Students who intend to continue astronomy in a graduate program are strongly encouraged to get involved in research early. Please consider applying for Research Experiences for Undergraduates (REUs) and if interested in department research, visit our website and reach out to individual faculty. On our webpage you will find our Undergraduate Student Handbook as well as some of the current research projects.


SuccessWorks

SuccessWorks at the College of Letters & Science helps you turn the academic skills learned in your classes into a fulfilling life, guiding you every step of the way to securing jobs, internships, or admission to graduate school.
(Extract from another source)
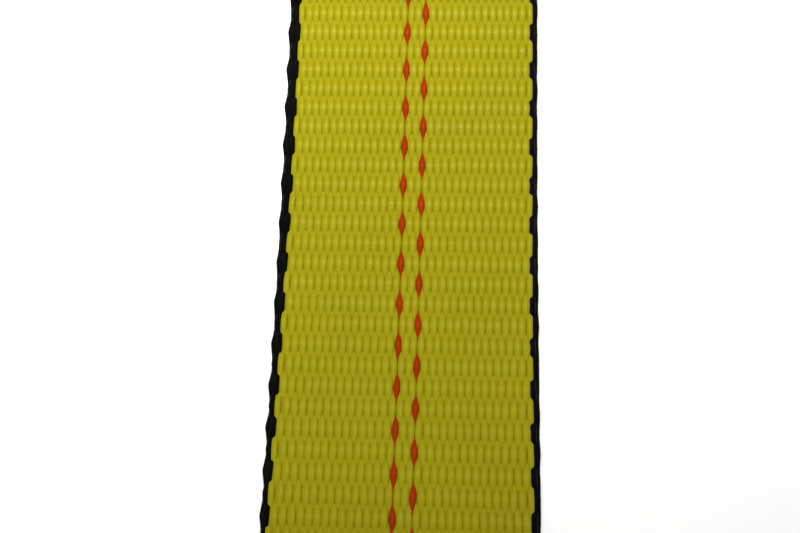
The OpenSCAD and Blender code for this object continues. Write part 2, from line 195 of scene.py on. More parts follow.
def steel(name, colors, rough, scale, brushed=(1, 1, 1), wear=0.25):
    """Plated or plain steel: a cloudy tone, uneven gloss, fine brushing and a faintly uneven surface."""
    mat, bsdf = principled(name, colors[1], sum(rough) / 2, Metallic=1.0)
    place = add(mat, "TexCoord")
    cloud = add(mat, "TexNoise", {"Scale": scale, "Detail": 6, "Roughness": 0.6})
    link(mat, place.outputs["Object"], cloud.inputs["Vector"])
    stretch = add(mat, "Mapping", {"Scale": brushed})
    link(mat, place.outputs["Object"], stretch.inputs["Vector"])
    fine = add(mat, "TexNoise", {"Scale": 900, "Detail": 3, "Roughness": 0.65})
    link(mat, stretch.outputs["Vector"], fine.inputs["Vector"])
    spots = add(mat, "TexVoronoi", {"Scale": scale * 5}, feature="F1")
    link(mat, place.outputs["Object"], spots.inputs["Vector"])
    mix = add(mat, "MixRGB", {"Fac": wear})
    link(mat, cloud.outputs["Fac"], mix.inputs["Color1"])
    link(mat, spots.outputs["Distance"], mix.inputs["Color2"])
    link(mat, ramp(mat, mix.outputs["Color"], list(zip((0.3, 0.5, 0.68), colors))), bsdf.inputs["Base Color"])
    uneven_gloss(mat, bsdf, cloud, *rough)
    bump(mat, bsdf, fine.outputs["Fac"], 0.25, 0.00005)
    bump(mat, bsdf, cloud.outputs["Fac"], 0.15, 0.0002)
    return mat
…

Through one-on-one career advising, events, and resources, you can explore career options, build valuable internship and research experience, and connect with supportive alumni and employers who open doors of opportunity.

Wisconsin Experience

The Astronomy Club

The Astronomy Club is a student organization for people interested in astronomy and related fields.

In addition to social events, the club organizes a research symposium, Research Experiences for Undergraduates and internship information sessions, and trips to observatories and labs. Club members can also help you start doing some of your own astronomy research.

By joining the Astronomy Club, you will meet  people who are just as enthusiastic as you are about the universe! Astronomy Club is a great way to find a community of people who can help you navigate through your time at UW–Madison.

Email the club officers at astronomyclubofficers@gmail.com to notify them of your interest. Then, just pay your annual dues to join.

Resources and Scholarships

Students majoring in Astronomy–Physics may be eligible for scholarships made possible through very generous donations by alumni and friends of the Department of Physics.